§ EXERCISE BRIEF:
Extract from the entries below, exactly as given, only the lines from the line containing "plate_x = mirrored(side, inner" to the line containing "cad_parts[node].hide_render = cad_parts[node].hide_viewport", both lines included.

§ SUPPLIED DATA:
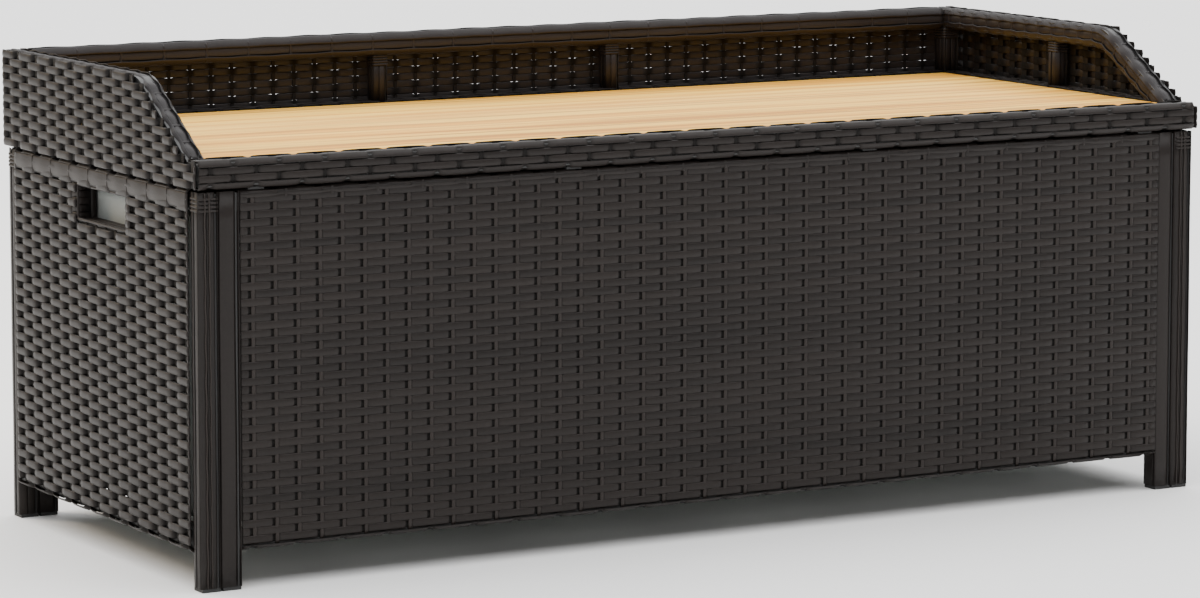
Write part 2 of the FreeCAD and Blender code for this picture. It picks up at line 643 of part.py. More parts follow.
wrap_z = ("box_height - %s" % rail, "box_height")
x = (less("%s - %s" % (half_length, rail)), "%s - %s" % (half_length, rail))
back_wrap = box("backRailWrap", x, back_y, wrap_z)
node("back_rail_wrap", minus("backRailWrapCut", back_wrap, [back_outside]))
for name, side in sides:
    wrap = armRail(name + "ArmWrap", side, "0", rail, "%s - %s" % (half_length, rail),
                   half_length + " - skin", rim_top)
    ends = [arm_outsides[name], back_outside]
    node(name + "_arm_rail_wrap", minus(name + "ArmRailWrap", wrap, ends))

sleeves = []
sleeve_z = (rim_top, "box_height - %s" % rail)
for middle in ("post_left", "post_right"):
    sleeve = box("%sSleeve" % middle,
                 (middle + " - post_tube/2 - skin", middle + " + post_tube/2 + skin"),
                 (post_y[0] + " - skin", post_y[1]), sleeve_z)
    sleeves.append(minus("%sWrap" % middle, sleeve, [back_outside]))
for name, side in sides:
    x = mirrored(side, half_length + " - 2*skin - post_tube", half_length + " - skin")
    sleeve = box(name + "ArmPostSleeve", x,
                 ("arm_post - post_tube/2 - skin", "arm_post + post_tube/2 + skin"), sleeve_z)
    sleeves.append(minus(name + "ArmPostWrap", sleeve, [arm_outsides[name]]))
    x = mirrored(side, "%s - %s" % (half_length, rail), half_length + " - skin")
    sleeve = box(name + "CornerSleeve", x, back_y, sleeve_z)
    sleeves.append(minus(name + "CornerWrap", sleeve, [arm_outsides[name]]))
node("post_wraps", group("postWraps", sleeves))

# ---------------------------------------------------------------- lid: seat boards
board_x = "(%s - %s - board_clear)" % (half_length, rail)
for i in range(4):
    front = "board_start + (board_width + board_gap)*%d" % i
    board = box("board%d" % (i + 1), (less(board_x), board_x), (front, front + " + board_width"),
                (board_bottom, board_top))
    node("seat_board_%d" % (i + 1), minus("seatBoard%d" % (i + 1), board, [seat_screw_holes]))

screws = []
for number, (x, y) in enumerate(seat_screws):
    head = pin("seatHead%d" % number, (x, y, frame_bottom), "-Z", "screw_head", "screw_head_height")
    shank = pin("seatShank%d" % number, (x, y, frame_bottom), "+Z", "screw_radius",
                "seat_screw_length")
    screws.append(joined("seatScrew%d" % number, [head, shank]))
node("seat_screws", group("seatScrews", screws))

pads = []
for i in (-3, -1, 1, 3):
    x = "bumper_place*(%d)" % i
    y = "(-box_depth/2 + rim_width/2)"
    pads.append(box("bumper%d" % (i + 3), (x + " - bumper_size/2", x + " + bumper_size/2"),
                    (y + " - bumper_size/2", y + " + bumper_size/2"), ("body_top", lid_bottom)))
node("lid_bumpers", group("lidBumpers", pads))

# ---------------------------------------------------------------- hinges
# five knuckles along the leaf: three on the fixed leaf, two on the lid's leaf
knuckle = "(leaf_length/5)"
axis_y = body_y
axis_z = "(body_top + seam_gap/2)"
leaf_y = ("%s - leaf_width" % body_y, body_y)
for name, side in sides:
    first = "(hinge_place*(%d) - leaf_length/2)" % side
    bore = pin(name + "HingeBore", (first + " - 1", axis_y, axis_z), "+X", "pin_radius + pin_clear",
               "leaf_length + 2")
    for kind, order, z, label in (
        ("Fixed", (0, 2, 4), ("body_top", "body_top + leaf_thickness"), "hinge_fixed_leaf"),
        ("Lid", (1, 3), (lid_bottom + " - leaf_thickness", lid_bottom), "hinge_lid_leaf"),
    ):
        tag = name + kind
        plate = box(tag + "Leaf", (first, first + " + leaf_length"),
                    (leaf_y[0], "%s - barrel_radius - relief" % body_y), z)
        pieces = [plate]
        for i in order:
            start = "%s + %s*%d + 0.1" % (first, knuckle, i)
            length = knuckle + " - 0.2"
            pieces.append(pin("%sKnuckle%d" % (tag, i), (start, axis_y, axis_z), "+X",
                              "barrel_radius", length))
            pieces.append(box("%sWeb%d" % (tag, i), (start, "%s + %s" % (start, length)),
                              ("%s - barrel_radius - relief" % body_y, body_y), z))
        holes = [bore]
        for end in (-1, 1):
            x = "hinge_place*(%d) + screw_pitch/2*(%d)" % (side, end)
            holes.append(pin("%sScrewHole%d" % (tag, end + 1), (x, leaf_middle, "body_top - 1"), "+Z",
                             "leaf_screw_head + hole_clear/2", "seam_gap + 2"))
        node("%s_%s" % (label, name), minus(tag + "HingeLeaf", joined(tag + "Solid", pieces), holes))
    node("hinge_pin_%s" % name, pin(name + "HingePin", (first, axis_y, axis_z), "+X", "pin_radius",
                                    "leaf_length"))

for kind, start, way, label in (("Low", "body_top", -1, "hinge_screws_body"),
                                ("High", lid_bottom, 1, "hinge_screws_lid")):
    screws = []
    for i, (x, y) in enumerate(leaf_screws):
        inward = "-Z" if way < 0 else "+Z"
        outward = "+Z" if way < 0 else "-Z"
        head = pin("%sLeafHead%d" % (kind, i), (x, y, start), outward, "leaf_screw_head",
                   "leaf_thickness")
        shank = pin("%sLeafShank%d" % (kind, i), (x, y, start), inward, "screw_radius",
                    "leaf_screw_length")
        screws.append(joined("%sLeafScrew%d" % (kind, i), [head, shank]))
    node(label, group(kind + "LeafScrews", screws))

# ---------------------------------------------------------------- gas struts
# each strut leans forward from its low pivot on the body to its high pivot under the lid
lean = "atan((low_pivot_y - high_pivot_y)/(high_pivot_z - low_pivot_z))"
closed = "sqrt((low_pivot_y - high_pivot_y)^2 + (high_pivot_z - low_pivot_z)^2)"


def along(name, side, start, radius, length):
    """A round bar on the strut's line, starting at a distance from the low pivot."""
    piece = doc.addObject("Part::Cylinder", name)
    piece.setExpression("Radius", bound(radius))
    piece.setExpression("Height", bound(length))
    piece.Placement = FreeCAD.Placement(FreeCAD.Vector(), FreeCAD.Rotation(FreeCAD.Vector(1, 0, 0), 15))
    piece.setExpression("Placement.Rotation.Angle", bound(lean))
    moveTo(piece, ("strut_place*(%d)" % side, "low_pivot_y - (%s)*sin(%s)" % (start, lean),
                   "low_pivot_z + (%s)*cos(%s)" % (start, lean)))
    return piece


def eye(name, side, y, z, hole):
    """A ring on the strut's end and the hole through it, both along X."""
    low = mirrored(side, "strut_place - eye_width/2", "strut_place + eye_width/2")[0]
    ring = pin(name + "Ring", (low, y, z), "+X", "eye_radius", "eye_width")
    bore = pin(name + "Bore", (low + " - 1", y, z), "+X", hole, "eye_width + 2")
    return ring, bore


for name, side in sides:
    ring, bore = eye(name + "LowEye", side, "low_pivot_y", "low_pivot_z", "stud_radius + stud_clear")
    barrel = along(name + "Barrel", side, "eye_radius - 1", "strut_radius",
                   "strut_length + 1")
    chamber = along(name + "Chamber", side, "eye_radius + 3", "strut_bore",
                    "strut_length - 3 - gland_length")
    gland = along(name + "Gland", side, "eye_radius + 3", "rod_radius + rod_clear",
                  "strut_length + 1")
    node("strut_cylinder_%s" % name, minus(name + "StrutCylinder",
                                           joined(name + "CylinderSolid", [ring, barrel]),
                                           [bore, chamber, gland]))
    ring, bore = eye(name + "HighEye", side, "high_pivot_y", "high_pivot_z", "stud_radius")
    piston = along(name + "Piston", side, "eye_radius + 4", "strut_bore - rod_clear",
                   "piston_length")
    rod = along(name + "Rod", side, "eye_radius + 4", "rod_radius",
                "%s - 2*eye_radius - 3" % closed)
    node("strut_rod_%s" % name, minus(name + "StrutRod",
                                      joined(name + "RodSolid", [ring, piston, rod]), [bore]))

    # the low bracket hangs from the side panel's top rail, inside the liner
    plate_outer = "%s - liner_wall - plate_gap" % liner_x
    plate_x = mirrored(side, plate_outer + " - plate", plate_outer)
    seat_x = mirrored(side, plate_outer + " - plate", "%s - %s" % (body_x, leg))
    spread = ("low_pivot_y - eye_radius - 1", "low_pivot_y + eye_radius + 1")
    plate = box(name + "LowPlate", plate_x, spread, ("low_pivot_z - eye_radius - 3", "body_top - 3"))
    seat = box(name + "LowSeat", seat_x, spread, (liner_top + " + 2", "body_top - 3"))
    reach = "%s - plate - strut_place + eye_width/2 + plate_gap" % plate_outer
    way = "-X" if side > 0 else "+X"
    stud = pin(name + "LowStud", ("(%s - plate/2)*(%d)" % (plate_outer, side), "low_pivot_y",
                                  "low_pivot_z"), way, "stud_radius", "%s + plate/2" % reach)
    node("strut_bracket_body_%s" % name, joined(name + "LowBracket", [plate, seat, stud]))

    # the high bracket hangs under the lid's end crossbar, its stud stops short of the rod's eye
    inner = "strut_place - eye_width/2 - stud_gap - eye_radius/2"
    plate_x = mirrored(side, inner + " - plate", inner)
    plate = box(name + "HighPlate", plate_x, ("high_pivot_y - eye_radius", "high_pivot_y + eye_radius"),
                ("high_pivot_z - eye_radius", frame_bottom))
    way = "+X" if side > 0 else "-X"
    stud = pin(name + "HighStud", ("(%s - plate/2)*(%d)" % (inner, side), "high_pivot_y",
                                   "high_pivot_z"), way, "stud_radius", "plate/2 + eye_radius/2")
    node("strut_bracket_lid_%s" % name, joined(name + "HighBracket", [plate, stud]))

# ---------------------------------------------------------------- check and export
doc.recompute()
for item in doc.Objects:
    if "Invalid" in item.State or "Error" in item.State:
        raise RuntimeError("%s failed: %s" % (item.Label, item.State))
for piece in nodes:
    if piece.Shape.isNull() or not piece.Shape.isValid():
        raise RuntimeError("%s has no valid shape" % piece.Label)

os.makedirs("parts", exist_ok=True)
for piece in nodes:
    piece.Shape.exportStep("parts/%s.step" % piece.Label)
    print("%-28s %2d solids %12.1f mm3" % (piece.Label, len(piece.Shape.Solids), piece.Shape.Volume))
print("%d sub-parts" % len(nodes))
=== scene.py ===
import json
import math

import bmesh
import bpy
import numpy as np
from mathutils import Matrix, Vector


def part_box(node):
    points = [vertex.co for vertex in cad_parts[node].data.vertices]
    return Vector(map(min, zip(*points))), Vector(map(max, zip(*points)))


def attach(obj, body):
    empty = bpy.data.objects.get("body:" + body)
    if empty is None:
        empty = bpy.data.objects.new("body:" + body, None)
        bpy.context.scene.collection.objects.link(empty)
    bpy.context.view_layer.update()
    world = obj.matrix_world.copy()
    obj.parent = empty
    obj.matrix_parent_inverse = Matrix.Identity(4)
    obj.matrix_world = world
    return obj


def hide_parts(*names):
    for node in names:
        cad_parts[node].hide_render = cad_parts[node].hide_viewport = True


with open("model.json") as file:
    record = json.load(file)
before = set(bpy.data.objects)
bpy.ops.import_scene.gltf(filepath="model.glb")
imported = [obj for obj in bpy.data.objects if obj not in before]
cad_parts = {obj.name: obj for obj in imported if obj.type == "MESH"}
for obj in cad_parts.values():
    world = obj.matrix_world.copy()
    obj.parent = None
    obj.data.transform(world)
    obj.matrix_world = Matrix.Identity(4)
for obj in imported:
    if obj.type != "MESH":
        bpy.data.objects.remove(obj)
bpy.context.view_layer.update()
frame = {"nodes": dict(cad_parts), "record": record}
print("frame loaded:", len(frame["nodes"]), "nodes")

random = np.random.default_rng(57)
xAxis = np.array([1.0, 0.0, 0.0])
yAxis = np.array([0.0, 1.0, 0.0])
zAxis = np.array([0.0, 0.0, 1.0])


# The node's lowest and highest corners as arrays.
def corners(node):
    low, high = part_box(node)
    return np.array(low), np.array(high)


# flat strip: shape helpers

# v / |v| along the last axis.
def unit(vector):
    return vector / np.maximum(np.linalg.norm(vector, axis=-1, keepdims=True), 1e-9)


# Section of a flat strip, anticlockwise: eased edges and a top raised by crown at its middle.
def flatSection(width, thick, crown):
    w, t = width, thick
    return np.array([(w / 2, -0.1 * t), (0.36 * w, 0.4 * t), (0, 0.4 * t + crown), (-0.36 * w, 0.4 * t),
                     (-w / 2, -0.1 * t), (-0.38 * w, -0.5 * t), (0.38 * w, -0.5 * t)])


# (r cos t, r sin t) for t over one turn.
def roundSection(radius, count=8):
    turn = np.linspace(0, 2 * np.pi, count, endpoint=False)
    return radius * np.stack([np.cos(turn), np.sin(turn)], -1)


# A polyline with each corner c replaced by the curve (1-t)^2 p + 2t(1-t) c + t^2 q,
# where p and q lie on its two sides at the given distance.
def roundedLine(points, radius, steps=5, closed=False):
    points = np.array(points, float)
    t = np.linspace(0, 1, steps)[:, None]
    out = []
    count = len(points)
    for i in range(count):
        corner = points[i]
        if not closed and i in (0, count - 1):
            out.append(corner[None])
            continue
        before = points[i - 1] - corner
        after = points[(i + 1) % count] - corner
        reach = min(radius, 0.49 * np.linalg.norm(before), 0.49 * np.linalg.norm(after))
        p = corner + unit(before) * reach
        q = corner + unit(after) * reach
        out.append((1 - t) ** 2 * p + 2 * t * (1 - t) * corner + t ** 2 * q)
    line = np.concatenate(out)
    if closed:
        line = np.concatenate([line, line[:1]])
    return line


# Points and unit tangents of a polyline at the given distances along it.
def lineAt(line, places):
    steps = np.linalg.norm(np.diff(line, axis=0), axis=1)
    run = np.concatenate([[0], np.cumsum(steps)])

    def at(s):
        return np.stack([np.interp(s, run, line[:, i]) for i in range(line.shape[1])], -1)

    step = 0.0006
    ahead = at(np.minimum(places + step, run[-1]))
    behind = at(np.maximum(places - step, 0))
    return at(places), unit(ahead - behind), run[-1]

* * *

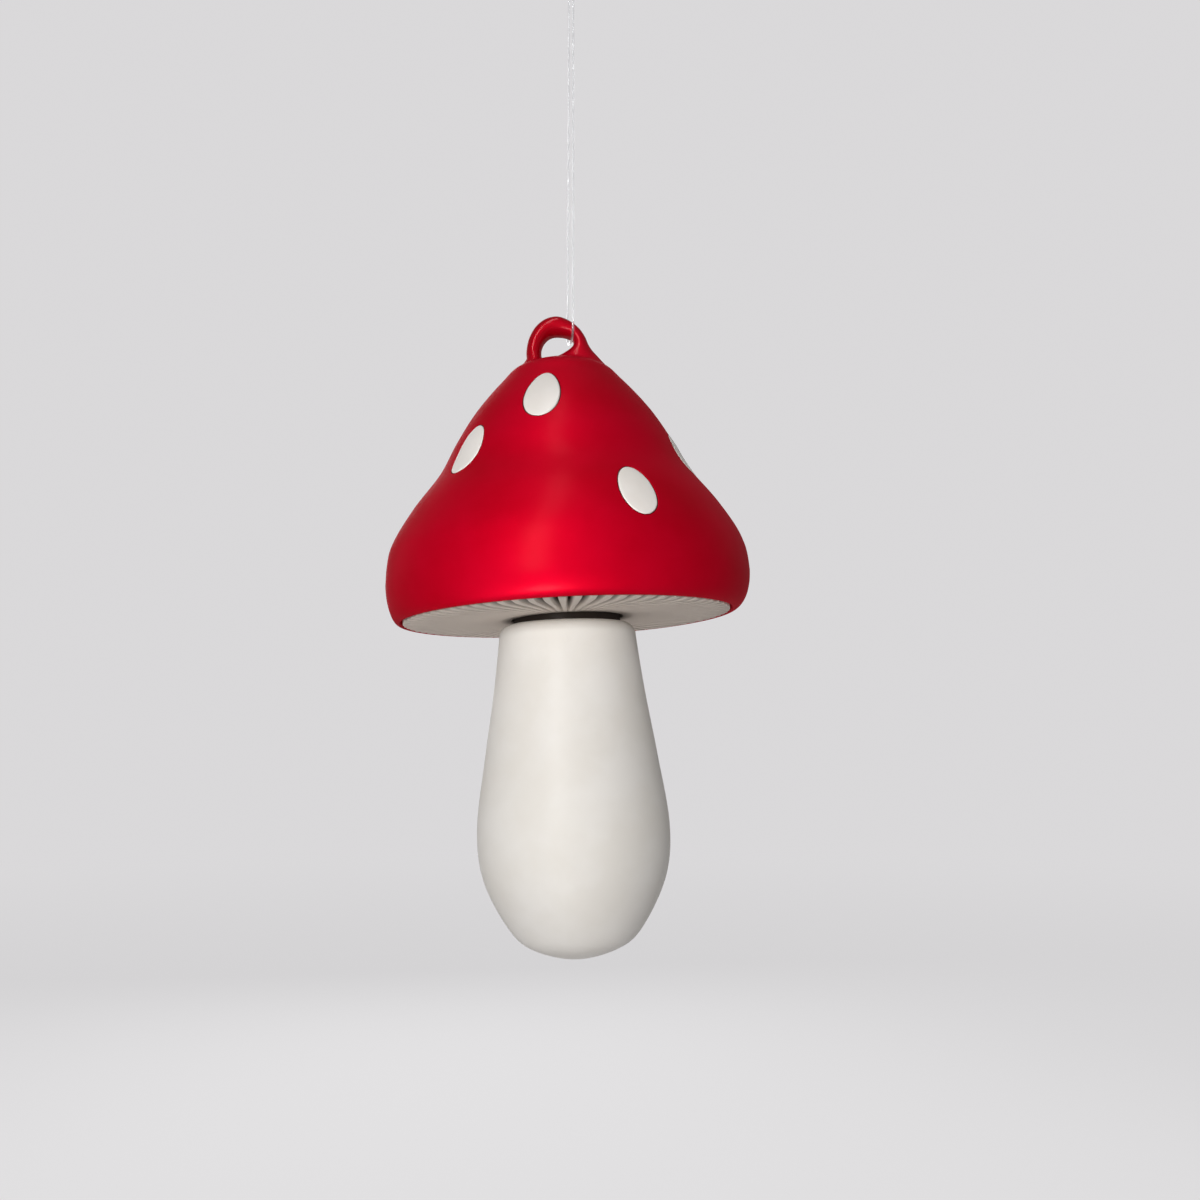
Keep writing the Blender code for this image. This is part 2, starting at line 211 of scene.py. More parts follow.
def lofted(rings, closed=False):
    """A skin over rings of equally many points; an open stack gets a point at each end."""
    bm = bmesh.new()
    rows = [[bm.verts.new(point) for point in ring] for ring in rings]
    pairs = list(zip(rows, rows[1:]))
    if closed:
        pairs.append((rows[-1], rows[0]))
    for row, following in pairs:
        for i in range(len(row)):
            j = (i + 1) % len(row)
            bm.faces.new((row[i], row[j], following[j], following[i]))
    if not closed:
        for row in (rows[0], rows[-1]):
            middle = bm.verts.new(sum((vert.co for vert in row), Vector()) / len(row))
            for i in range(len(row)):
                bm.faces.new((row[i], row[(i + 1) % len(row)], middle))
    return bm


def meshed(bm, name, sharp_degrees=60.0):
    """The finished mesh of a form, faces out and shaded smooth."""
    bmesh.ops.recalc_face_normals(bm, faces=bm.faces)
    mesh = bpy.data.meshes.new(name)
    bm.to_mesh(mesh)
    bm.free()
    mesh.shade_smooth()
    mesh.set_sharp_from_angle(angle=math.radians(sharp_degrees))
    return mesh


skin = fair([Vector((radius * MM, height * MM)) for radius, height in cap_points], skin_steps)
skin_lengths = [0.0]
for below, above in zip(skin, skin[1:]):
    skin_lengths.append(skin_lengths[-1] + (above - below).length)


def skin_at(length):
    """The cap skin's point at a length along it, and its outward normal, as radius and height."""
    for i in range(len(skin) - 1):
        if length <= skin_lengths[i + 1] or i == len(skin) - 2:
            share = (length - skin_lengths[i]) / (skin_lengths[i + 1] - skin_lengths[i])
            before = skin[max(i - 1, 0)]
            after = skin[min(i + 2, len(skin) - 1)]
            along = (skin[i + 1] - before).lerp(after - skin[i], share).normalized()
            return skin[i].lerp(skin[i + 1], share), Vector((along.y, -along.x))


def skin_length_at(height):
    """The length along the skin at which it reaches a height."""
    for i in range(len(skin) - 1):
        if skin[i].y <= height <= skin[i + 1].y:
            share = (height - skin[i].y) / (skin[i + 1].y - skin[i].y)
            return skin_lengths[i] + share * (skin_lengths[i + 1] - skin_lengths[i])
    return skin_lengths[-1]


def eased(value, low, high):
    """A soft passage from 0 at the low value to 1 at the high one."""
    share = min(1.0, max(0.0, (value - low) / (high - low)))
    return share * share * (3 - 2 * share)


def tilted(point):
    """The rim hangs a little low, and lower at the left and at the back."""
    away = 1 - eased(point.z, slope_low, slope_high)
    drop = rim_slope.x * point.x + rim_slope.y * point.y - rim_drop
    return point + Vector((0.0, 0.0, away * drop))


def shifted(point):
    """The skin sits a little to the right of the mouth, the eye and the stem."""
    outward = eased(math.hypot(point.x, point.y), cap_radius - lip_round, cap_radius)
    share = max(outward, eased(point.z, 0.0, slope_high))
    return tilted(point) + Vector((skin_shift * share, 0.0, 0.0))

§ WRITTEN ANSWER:
    plate_x = mirrored(side, inner + " - plate", inner)
    plate = box(name + "HighPlate", plate_x, ("high_pivot_y - eye_radius", "high_pivot_y + eye_radius"),
                ("high_pivot_z - eye_radius", frame_bottom))
    way = "+X" if side > 0 else "-X"
    stud = pin(name + "HighStud", ("(%s - plate/2)*(%d)" % (inner, side), "high_pivot_y",
                                   "high_pivot_z"), way, "stud_radius", "plate/2 + eye_radius/2")
    node("strut_bracket_lid_%s" % name, joined(name + "HighBracket", [plate, stud]))

# ---------------------------------------------------------------- check and export
doc.recompute()
for item in doc.Objects:
    if "Invalid" in item.State or "Error" in item.State:
        raise RuntimeError("%s failed: %s" % (item.Label, item.State))
for piece in nodes:
    if piece.Shape.isNull() or not piece.Shape.isValid():
        raise RuntimeError("%s has no valid shape" % piece.Label)

os.makedirs("parts", exist_ok=True)
for piece in nodes:
    piece.Shape.exportStep("parts/%s.step" % piece.Label)
    print("%-28s %2d solids %12.1f mm3" % (piece.Label, len(piece.Shape.Solids), piece.Shape.Volume))
print("%d sub-parts" % len(nodes))
=== scene.py ===
import json
import math

import bmesh
import bpy
import numpy as np
from mathutils import Matrix, Vector


def part_box(node):
    points = [vertex.co for vertex in cad_parts[node].data.vertices]
    return Vector(map(min, zip(*points))), Vector(map(max, zip(*points)))


def attach(obj, body):
    empty = bpy.data.objects.get("body:" + body)
    if empty is None:
        empty = bpy.data.objects.new("body:" + body, None)
        bpy.context.scene.collection.objects.link(empty)
    bpy.context.view_layer.update()
    world = obj.matrix_world.copy()
    obj.parent = empty
    obj.matrix_parent_inverse = Matrix.Identity(4)
    obj.matrix_world = world
    return obj


def hide_parts(*names):
    for node in names:
        cad_parts[node].hide_render = cad_parts[node].hide_viewport = True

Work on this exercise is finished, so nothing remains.